## Objective:
Repeat the entire listing exactly as written.

## Material provided:
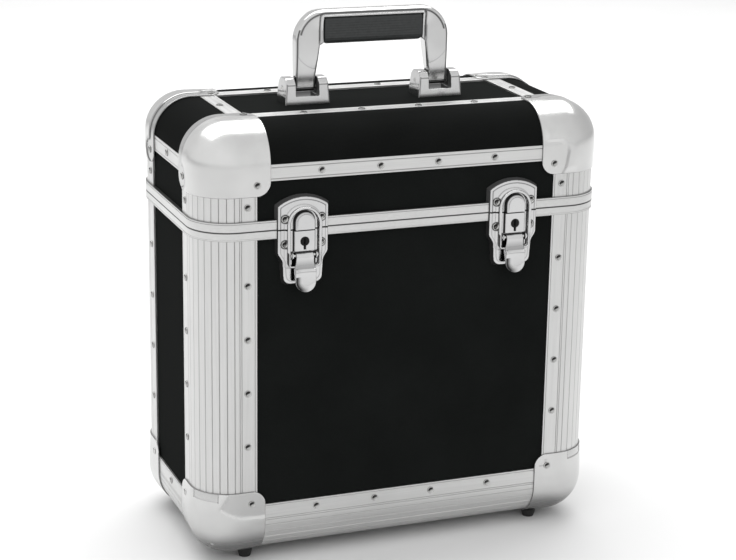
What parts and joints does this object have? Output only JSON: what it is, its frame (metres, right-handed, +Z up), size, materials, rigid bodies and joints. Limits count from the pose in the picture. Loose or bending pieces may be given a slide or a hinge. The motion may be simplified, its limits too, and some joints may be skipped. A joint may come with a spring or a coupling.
{
  "type": "record carrying case",
  "caption": "Rounded upright carrying case for records: black boards in ribbed aluminium extrusions, ball corners, hinged lid with locking bail latches and a folding top handle.",
  "frame": {"origin": "on the floor under the middle of the case, at the height of the rubber feet's soles", "axes": "+X to the case's right as seen from the latch side, +Y towards the hinges, +Z up"},
  "size_m": [0.3648, 0.2089, 0.457],
  "materials": {
    "laminated_board": "matte black laminate on board",
    "aluminium_extrusion": "satin anodised",
    "pressed_steel_cap": "satin plated",
    "edge_laminate": "matte black",
    "steel_rivet": "plated",
    "foot_rubber": "matte",
    "steel_pin": "plated",
    "foam_lining": "soft foam",
    "hinge_steel": "nickel plated",
    "lock_steel": "dark plated",
    "latch_chrome": "polished",
    "handle_chrome": "satin chrome",
    "handle_grip": "ribbed soft plastic"
  },
  "bodies": {
    "base": {"base_front_panel": "laminated_board", "base_back_panel": "laminated_board", "base_left_panel": "laminated_board", "base_right_panel": "laminated_board", "base_floor_panel": "laminated_board", "corner_profile_front_left": "aluminium_extrusion", "corner_profile_front_right": "aluminium_extrusion", "corner_profile_back_left": "aluminium_extrusion", "corner_profile_back_right": "aluminium_extrusion", "base_corner_cap_front_left": "pressed_steel_cap", "base_corner_cap_front_right": "pressed_steel_cap", "base_corner_cap_back_left": "pressed_steel_cap", "base_corner_cap_back_right": "pressed_steel_cap", "bottom_edge_profile_front": "aluminium_extrusion", "bottom_edge_profile_back": "aluminium_extrusion", "bottom_edge_profile_left": "aluminium_extrusion", "bottom_edge_profile_right": "aluminium_extrusion", "base_rim": "aluminium_extrusion", "base_rivets": "steel_rivet", "rubber_feet": "foot_rubber", "foot_screws": "steel_pin", "base_lining": "foam_lining", "floor_pad": "foam_lining", "latch_base_plate_left": "latch_chrome", "latch_base_plate_right": "latch_chrome", "latch_lever_pins": "steel_pin", "hinge_base_leaves": "hinge_steel", "hinge_pins": "steel_pin"},
    "lid": {"lid_front_panel": "laminated_board", "lid_back_panel": "laminated_board", "lid_left_panel": "laminated_board", "lid_right_panel": "laminated_board", "lid_top_panel": "laminated_board", "lid_corner_profiles": "aluminium_extrusion", "lid_corner_cap_front_left": "pressed_steel_cap", "lid_corner_cap_front_right": "pressed_steel_cap", "lid_corner_cap_back_left": "pressed_steel_cap", "lid_corner_cap_back_right": "pressed_steel_cap", "lid_edge_profile_front": "aluminium_extrusion", "lid_edge_profile_back": "aluminium_extrusion", "lid_edge_profile_left": "aluminium_extrusion", "lid_edge_profile_right": "aluminium_extrusion", "lid_edge_strips": "edge_laminate", "lid_rim": "aluminium_extrusion", "lid_rivets": "steel_rivet", "lid_lining": "foam_lining", "latch_keeper_left": "latch_chrome", "latch_keeper_right": "latch_chrome", "hinge_lid_leaves": "hinge_steel", "handle_bracket_left": "handle_chrome", "handle_bracket_right": "handle_chrome", "handle_pins": "steel_pin"},
    "handle": {"handle_frame": "handle_chrome", "handle_grip": "handle_grip"},
    "lever_left": {"latch_lever_left": "latch_chrome"},
    "bail_left": {"latch_bail_left": "latch_chrome"},
    "lock_plug_left": {"lock_plug_left": "lock_steel"},
    "lever_right": {"latch_lever_right": "latch_chrome"},
    "bail_right": {"latch_bail_right": "latch_chrome"},
    "lock_plug_right": {"lock_plug_right": "lock_steel"}
  },
  "joints": [
    {"name": "lid_hinge", "type": "hinge", "parent": "base", "child": "lid", "pos_m": [0, 0.099, 0.2946], "axis": [-1, 0, 0], "range_deg": [0, 100]},
    {"name": "handle_swing", "type": "hinge", "parent": "lid", "child": "handle", "pos_m": [0, 0, 0.391], "axis": [1, 0, 0], "range_deg": [-80, 80]},
    {"name": "lever_left_turn", "type": "hinge", "parent": "base", "child": "lever_left", "pos_m": [-0.0935, -0.1004, 0.2732], "axis": [-1, 0, 0], "range_deg": [0, 100]},
    {"name": "bail_left_turn", "type": "hinge", "parent": "lever_left", "child": "bail_left", "pos_m": [-0.0935, -0.1016, 0.2642], "axis": [-1, 0, 0], "range_deg": [-112, 0]},
    {"name": "lock_left_turn", "type": "hinge", "parent": "base", "child": "lock_plug_left", "pos_m": [-0.0935, -0.0998, 0.2852], "axis": [0, 1, 0], "range_deg": [0, 90]},
    {"name": "lever_right_turn", "type": "hinge", "parent": "base", "child": "lever_right", "pos_m": [0.0935, -0.1004, 0.2732], "axis": [-1, 0, 0], "range_deg": [0, 100]},
    {"name": "bail_right_turn", "type": "hinge", "parent": "lever_right", "child": "bail_right", "pos_m": [0.0935, -0.1016, 0.2642], "axis": [-1, 0, 0], "range_deg": [-112, 0]},
    {"name": "lock_right_turn", "type": "hinge", "parent": "base", "child": "lock_plug_right", "pos_m": [0.0935, -0.0998, 0.2852], "axis": [0, 1, 0], "range_deg": [0, 90]}
  ],
  "couplings": [
    {"joint": "bail_left_turn", "follows": "lever_left_turn", "ratio": -1.12},
    {"joint": "bail_right_turn", "follows": "lever_right_turn", "ratio": -1.12}
  ]
}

## Task response:
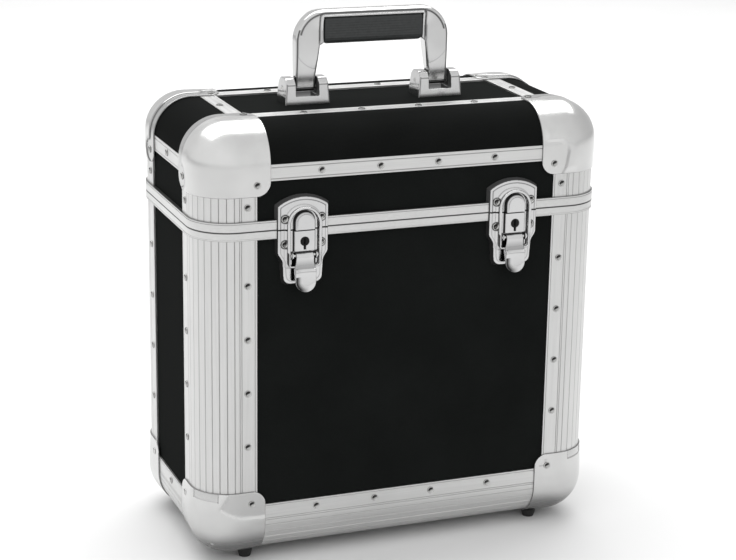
What parts and joints does this object have? Output only JSON: what it is, its frame (metres, right-handed, +Z up), size, materials, rigid bodies and joints. Limits count from the pose in the picture. Loose or bending pieces may be given a slide or a hinge. The motion may be simplified, its limits too, and some joints may be skipped. A joint may come with a spring or a coupling.
{
  "type": "record carrying case",
  "caption": "Rounded upright carrying case for records: black boards in ribbed aluminium extrusions, ball corners, hinged lid with locking bail latches and a folding top handle.",
  "frame": {"origin": "on the floor under the middle of the case, at the height of the rubber feet's soles", "axes": "+X to the case's right as seen from the latch side, +Y towards the hinges, +Z up"},
  "size_m": [0.3648, 0.2089, 0.457],
  "materials": {
    "laminated_board": "matte black laminate on board",
    "aluminium_extrusion": "satin anodised",
    "pressed_steel_cap": "satin plated",
    "edge_laminate": "matte black",
    "steel_rivet": "plated",
    "foot_rubber": "matte",
    "steel_pin": "plated",
    "foam_lining": "soft foam",
    "hinge_steel": "nickel plated",
    "lock_steel": "dark plated",
    "latch_chrome": "polished",
    "handle_chrome": "satin chrome",
    "handle_grip": "ribbed soft plastic"
  },
  "bodies": {
    "base": {"base_front_panel": "laminated_board", "base_back_panel": "laminated_board", "base_left_panel": "laminated_board", "base_right_panel": "laminated_board", "base_floor_panel": "laminated_board", "corner_profile_front_left": "aluminium_extrusion", "corner_profile_front_right": "aluminium_extrusion", "corner_profile_back_left": "aluminium_extrusion", "corner_profile_back_right": "aluminium_extrusion", "base_corner_cap_front_left": "pressed_steel_cap", "base_corner_cap_front_right": "pressed_steel_cap", "base_corner_cap_back_left": "pressed_steel_cap", "base_corner_cap_back_right": "pressed_steel_cap", "bottom_edge_profile_front": "aluminium_extrusion", "bottom_edge_profile_back": "aluminium_extrusion", "bottom_edge_profile_left": "aluminium_extrusion", "bottom_edge_profile_right": "aluminium_extrusion", "base_rim": "aluminium_extrusion", "base_rivets": "steel_rivet", "rubber_feet": "foot_rubber", "foot_screws": "steel_pin", "base_lining": "foam_lining", "floor_pad": "foam_lining", "latch_base_plate_left": "latch_chrome", "latch_base_plate_right": "latch_chrome", "latch_lever_pins": "steel_pin", "hinge_base_leaves": "hinge_steel", "hinge_pins": "steel_pin"},
    "lid": {"lid_front_panel": "laminated_board", "lid_back_panel": "laminated_board", "lid_left_panel": "laminated_board", "lid_right_panel": "laminated_board", "lid_top_panel": "laminated_board", "lid_corner_profiles": "aluminium_extrusion", "lid_corner_cap_front_left": "pressed_steel_cap", "lid_corner_cap_front_right": "pressed_steel_cap", "lid_corner_cap_back_left": "pressed_steel_cap", "lid_corner_cap_back_right": "pressed_steel_cap", "lid_edge_profile_front": "aluminium_extrusion", "lid_edge_profile_back": "aluminium_extrusion", "lid_edge_profile_left": "aluminium_extrusion", "lid_edge_profile_right": "aluminium_extrusion", "lid_edge_strips": "edge_laminate", "lid_rim": "aluminium_extrusion", "lid_rivets": "steel_rivet", "lid_lining": "foam_lining", "latch_keeper_left": "latch_chrome", "latch_keeper_right": "latch_chrome", "hinge_lid_leaves": "hinge_steel", "handle_bracket_left": "handle_chrome", "handle_bracket_right": "handle_chrome", "handle_pins": "steel_pin"},
    "handle": {"handle_frame": "handle_chrome", "handle_grip": "handle_grip"},
    "lever_left": {"latch_lever_left": "latch_chrome"},
    "bail_left": {"latch_bail_left": "latch_chrome"},
    "lock_plug_left": {"lock_plug_left": "lock_steel"},
    "lever_right": {"latch_lever_right": "latch_chrome"},
    "bail_right": {"latch_bail_right": "latch_chrome"},
    "lock_plug_right": {"lock_plug_right": "lock_steel"}
  },
  "joints": [
    {"name": "lid_hinge", "type": "hinge", "parent": "base", "child": "lid", "pos_m": [0, 0.099, 0.2946], "axis": [-1, 0, 0], "range_deg": [0, 100]},
    {"name": "handle_swing", "type": "hinge", "parent": "lid", "child": "handle", "pos_m": [0, 0, 0.391], "axis": [1, 0, 0], "range_deg": [-80, 80]},
    {"name": "lever_left_turn", "type": "hinge", "parent": "base", "child": "lever_left", "pos_m": [-0.0935, -0.1004, 0.2732], "axis": [-1, 0, 0], "range_deg": [0, 100]},
    {"name": "bail_left_turn", "type": "hinge", "parent": "lever_left", "child": "bail_left", "pos_m": [-0.0935, -0.1016, 0.2642], "axis": [-1, 0, 0], "range_deg": [-112, 0]},
    {"name": "lock_left_turn", "type": "hinge", "parent": "base", "child": "lock_plug_left", "pos_m": [-0.0935, -0.0998, 0.2852], "axis": [0, 1, 0], "range_deg": [0, 90]},
    {"name": "lever_right_turn", "type": "hinge", "parent": "base", "child": "lever_right", "pos_m": [0.0935, -0.1004, 0.2732], "axis": [-1, 0, 0], "range_deg": [0, 100]},
    {"name": "bail_right_turn", "type": "hinge", "parent": "lever_right", "child": "bail_right", "pos_m": [0.0935, -0.1016, 0.2642], "axis": [-1, 0, 0], "range_deg": [-112, 0]},
    {"name": "lock_right_turn", "type": "hinge", "parent": "base", "child": "lock_plug_right", "pos_m": [0.0935, -0.0998, 0.2852], "axis": [0, 1, 0], "range_deg": [0, 90]}
  ],
  "couplings": [
    {"joint": "bail_left_turn", "follows": "lever_left_turn", "ratio": -1.12},
    {"joint": "bail_right_turn", "follows": "lever_right_turn", "ratio": -1.12}
  ]
}